*** Supplied material ***
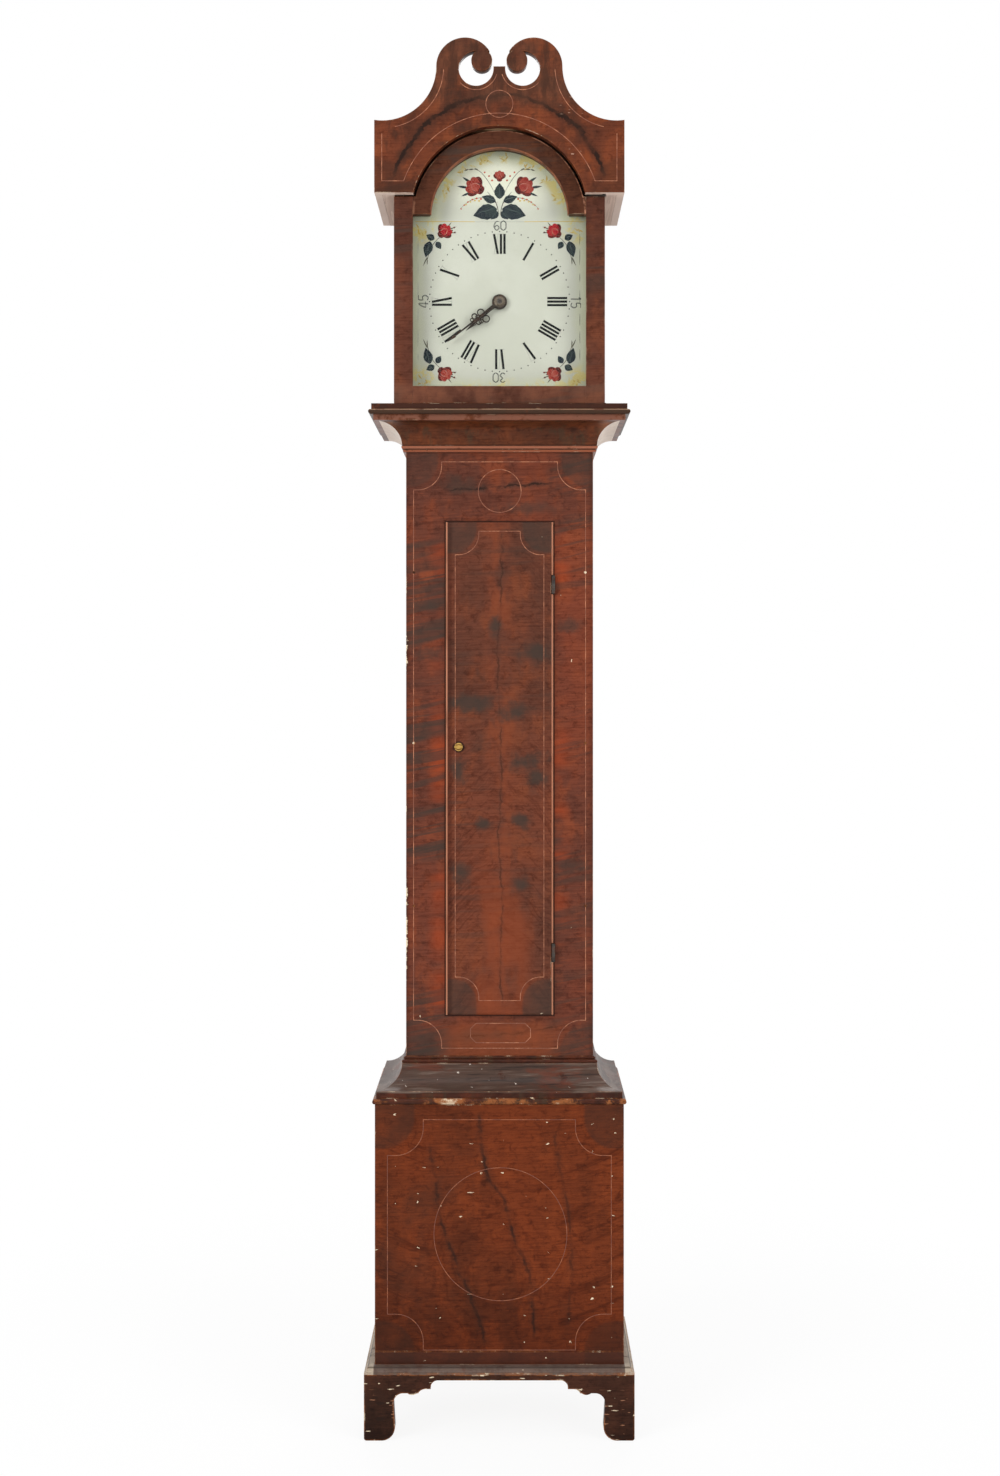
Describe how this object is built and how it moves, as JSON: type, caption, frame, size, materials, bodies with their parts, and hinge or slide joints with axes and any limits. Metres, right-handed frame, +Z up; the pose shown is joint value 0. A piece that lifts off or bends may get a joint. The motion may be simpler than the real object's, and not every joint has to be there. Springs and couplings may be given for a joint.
{
  "type": "tall case clock",
  "caption": "Tall case clock with a swan-neck hood, arched painted dial, long trunk door and a weight-driven wooden movement with pendulum.",
  "frame": {"origin": "on the floor, in the middle of the clock's footprint", "axes": "+X to the viewer's right, -Y to the front, +Z up"},
  "size_m": [0.428, 0.258, 2.2245],
  "materials": {
    "painted_case": "old red-brown grain-painted pine, satin, worn and chipped at the edges",
    "painted_door": "grain-painted pine with smoky darker patches and a fine gold line",
    "painted_hood": "grain-painted pine, smoky dark bands and fine gold lines",
    "moulding_paint": "dark red-brown paint, darkest in the coves, worn to orange on the noses",
    "dark_paint": "near-black brown paint with many small chips to bare wood",
    "raw_pine": "unpainted aged pine",
    "oak": "quarter-sawn oak movement plates, waxed",
    "cherry": "cherry wheels and leaves, waxed",
    "iron": "dark wrought iron",
    "hand_iron": "blackened cut iron hands",
    "weight_iron": "dull tinned iron can",
    "brass": "old brass, softly polished",
    "bell_metal": "cast bell metal",
    "glass": "old clear window glass",
    "dial_paint": "painted dial board, off-white with a faded yellow-green border",
    "cord": "twisted linen cord"
  },
  "bodies": {
    "case": {"base_front_panel": "painted_case", "base_bottom_rail": "painted_case", "base_sides": "painted_case", "waist_stiles": "painted_case", "waist_rails": "painted_case", "waist_sides": "painted_case", "foot_apron_front": "dark_paint", "foot_brackets": "dark_paint", "plinth_moulding": "dark_paint", "base_cap_moulding": "moulding_paint", "waist_cap_moulding": "moulding_paint", "glue_blocks": "raw_pine", "base_floor": "raw_pine", "backboard": "raw_pine", "waist_packing": "raw_pine", "seat_board": "raw_pine", "trunk_hinge_frame_leaves": "iron", "dial": "dial_paint", "movement_front_plate": "oak", "movement_back_plate": "oak", "movement_pillars": "oak", "pendulum_cock": "oak", "bell": "bell_metal", "bell_stand": "iron", "time_cord": "cord", "strike_cord": "cord"},
    "trunk_door": {"trunk_door": "painted_door", "trunk_hinge_door_leaves": "iron"},
    "trunk_latch": {"trunk_latch": "brass"},
    "hood": {"hood_sides": "painted_case", "hood_mask": "dark_paint", "scroll_board": "painted_hood", "hood_fascias": "painted_hood", "hood_soffits": "raw_pine", "hood_roof": "raw_pine", "hood_pivot_plates": "iron"},
    "hood_door": {"hood_door_stiles": "painted_hood", "hood_door_bottom_rail": "painted_hood", "hood_door_arch_rail": "painted_hood", "hood_door_glass": "glass", "hood_door_straps": "iron"},
    "minute": {"centre_arbor": "cherry", "minute_hand": "hand_iron"},
    "hour": {"hour_wheel": "cherry", "hour_hand": "hand_iron"},
    "minute_wheel": {"minute_wheel": "cherry"},
    "great_wheel": {"great_wheel": "cherry"},
    "third_wheel": {"third_wheel": "cherry"},
    "escape_wheel": {"escape_wheel": "brass"},
    "pendulum": {"verge": "iron", "pendulum_rod": "iron", "pendulum_bob": "brass"},
    "time_drum": {"time_drum": "cherry"},
    "time_weight": {"time_weight": "weight_iron"},
    "strike_drum": {"strike_drum": "cherry"},
    "strike_weight": {"strike_weight": "weight_iron"},
    "strike_great_wheel": {"strike_great_wheel": "cherry"},
    "pin_wheel": {"pin_wheel": "cherry"},
    "fly": {"fly": "cherry"},
    "hammer": {"hammer": "iron"}
  },
  "joints": [
    {"name": "trunk_door_swing", "type": "hinge", "parent": "case", "child": "trunk_door", "pos_m": [0.087, -0.071, 1.06], "axis": [0, 0, 1], "range_deg": [0, 110]},
    {"name": "latch_turn", "type": "hinge", "parent": "trunk_door", "child": "trunk_latch", "pos_m": [-0.066, -0.066, 1.095], "axis": [0, 1, 0], "range_deg": [0, 90]},
    {"name": "hood_slide", "type": "slide", "parent": "case", "child": "hood", "axis": [0, -1, 0], "range_m": [0, 0.25]},
    {"name": "hood_door_swing", "type": "hinge", "parent": "hood", "child": "hood_door", "pos_m": [0.167, -0.1015, 1.81], "axis": [0, 0, 1], "range_deg": [0, 110]},
    {"name": "minute_turn", "type": "hinge", "parent": "case", "child": "minute", "pos_m": [0, 0, 1.812], "axis": [0, 1, 0], "continuous": true},
    {"name": "hour_turn", "type": "hinge", "parent": "case", "child": "hour", "pos_m": [0, 0, 1.812], "axis": [0, 1, 0], "continuous": true},
    {"name": "minute_wheel_turn", "type": "hinge", "parent": "case", "child": "minute_wheel", "pos_m": [-0.03, 0, 1.812], "axis": [0, 1, 0], "continuous": true},
    {"name": "great_wheel_turn", "type": "hinge", "parent": "case", "child": "great_wheel", "pos_m": [-0.05005, 0, 1.77748], "axis": [0, 1, 0], "continuous": true},
    {"name": "third_wheel_turn", "type": "hinge", "parent": "case", "child": "third_wheel", "pos_m": [-0.02592, 0, 1.85192], "axis": [0, 1, 0], "continuous": true},
    {"name": "escape_wheel_turn", "type": "hinge", "parent": "case", "child": "escape_wheel", "pos_m": [0, 0, 1.87943], "axis": [0, 1, 0], "continuous": true},
    {"name": "pendulum_swing", "type": "hinge", "parent": "case", "child": "pendulum", "pos_m": [0, 0, 1.91761], "axis": [0, 1, 0], "range_deg": [-2.5, 2.5]},
    {"name": "time_weight_climb", "type": "slide", "parent": "case", "child": "time_weight", "axis": [0, 0, 1], "range_m": [0, 1.07], "deforming": ["time_cord"]},
    {"name": "time_drum_turn", "type": "hinge", "parent": "case", "child": "time_drum", "pos_m": [-0.05005, 0, 1.77748], "axis": [0, 1, 0], "continuous": true},
    {"name": "strike_weight_climb", "type": "slide", "parent": "case", "child": "strike_weight", "axis": [0, 0, 1], "range_m": [0, 1.07], "deforming": ["strike_cord"]},
    {"name": "strike_drum_turn", "type": "hinge", "parent": "case", "child": "strike_drum", "pos_m": [0.05005, 0, 1.77748], "axis": [0, 1, 0], "continuous": true},
    {"name": "strike_wheel_turn", "type": "hinge", "parent": "case", "child": "strike_great_wheel", "pos_m": [0.05005, 0, 1.77748], "axis": [0, 1, 0], "continuous": true},
    {"name": "pin_wheel_turn", "type": "hinge", "parent": "case", "child": "pin_wheel", "pos_m": [0.05798, 0, 1.83772], "axis": [0, 1, 0], "continuous": true},
    {"name": "fly_turn", "type": "hinge", "parent": "case", "child": "fly", "pos_m": [0.0401, 0, 1.86868], "axis": [0, 1, 0], "continuous": true},
    {"name": "hammer_lift", "type": "hinge", "parent": "case", "child": "hammer", "pos_m": [0.062, 0, 1.88], "axis": [0, 1, 0], "range_deg": [0, 15]}
  ],
  "couplings": [
    {"joint": "hour_turn", "follows": "minute_turn", "ratio": 0.083333},
    {"joint": "minute_wheel_turn", "follows": "minute_turn", "ratio": -0.33333},
    {"joint": "great_wheel_turn", "follows": "minute_turn", "ratio": -0.14286},
    {"joint": "third_wheel_turn", "follows": "minute_turn", "ratio": -7.5},
    {"joint": "escape_wheel_turn", "follows": "minute_turn", "ratio": 60},
    {"joint": "time_drum_turn", "follows": "time_weight_climb", "rad_per_m": 26.455},
    {"joint": "strike_drum_turn", "follows": "strike_weight_climb", "rad_per_m": -26.455},
    {"joint": "pin_wheel_turn", "follows": "strike_wheel_turn", "ratio": -6},
    {"joint": "fly_turn", "follows": "strike_wheel_turn", "ratio": 41.143}
  ]
}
***
Copy out every line that includes the word "axes".

Describe how this object is built and how it moves, as JSON: type, caption, frame, size, materials, bodies with their parts, and hinge or slide joints with axes and any limits. Metres, right-handed frame, +Z up; the pose shown is joint value 0. A piece that lifts off or bends may get a joint. The motion may be simpler than the real object's, and not every joint has to be there. Springs and couplings may be given for a joint.
  "frame": {"origin": "on the floor, in the middle of the clock's footprint", "axes": "+X to the viewer's right, -Y to the front, +Z up"},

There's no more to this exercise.